In a private room in the Heartbreak Hotel, Hank and Alison finally get some time all to themselves. Hank tells Alison that one day, society will take responsibility for the misfits it creates. Alison agrees, believing as more mutants are discovered, the world should grow more accepting. Hank hopes so. If not, mutants may rebel in the face of oppression. Alison doubts this will happen. “They’ll probably have to start lynching us before we’re pushed far enough to fight back,” she says.
Outside, a different duo embarks on its own journey. Link and Poltergeist decide to head to Wyoming for their next adventure, but Mickey wonders if a coward like himself would make a good cowboy. Link senses his excitement and tells him to calm down; he needs to keep his ornery Poltergeist under control!

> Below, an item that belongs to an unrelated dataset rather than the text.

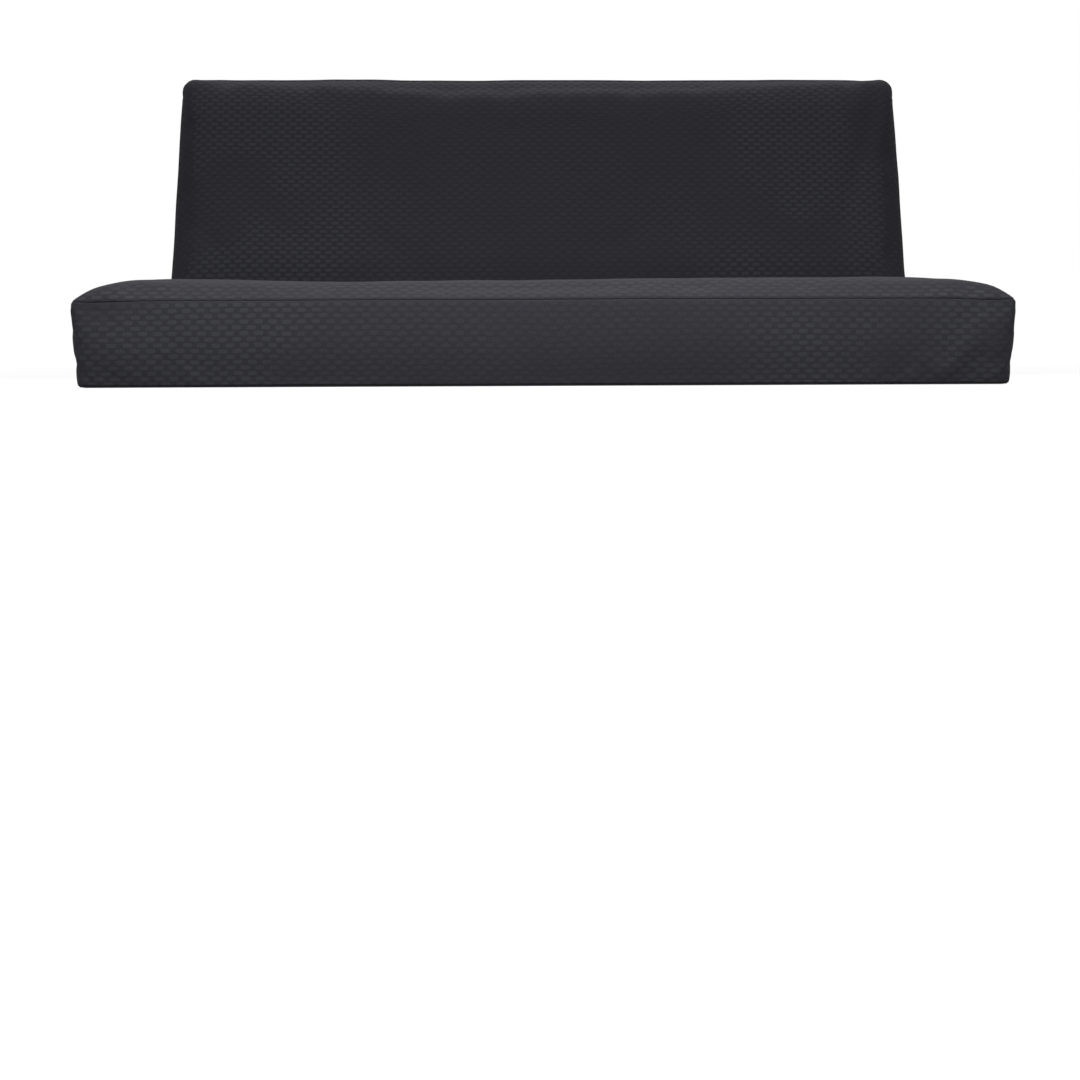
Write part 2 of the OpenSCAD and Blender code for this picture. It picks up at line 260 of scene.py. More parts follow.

Continuing to muse about the state of the world, Hank asks Alison if she wants to face the world as a couple. Alison hesitates. She realizes they will only truly understand themselves if they spend time alone. Essentially, she ends their budding relationship, but Hank understands her reasoning. “Each of us must find the strength to stand alone on this planet,” he says. The world may be against them…but not for long.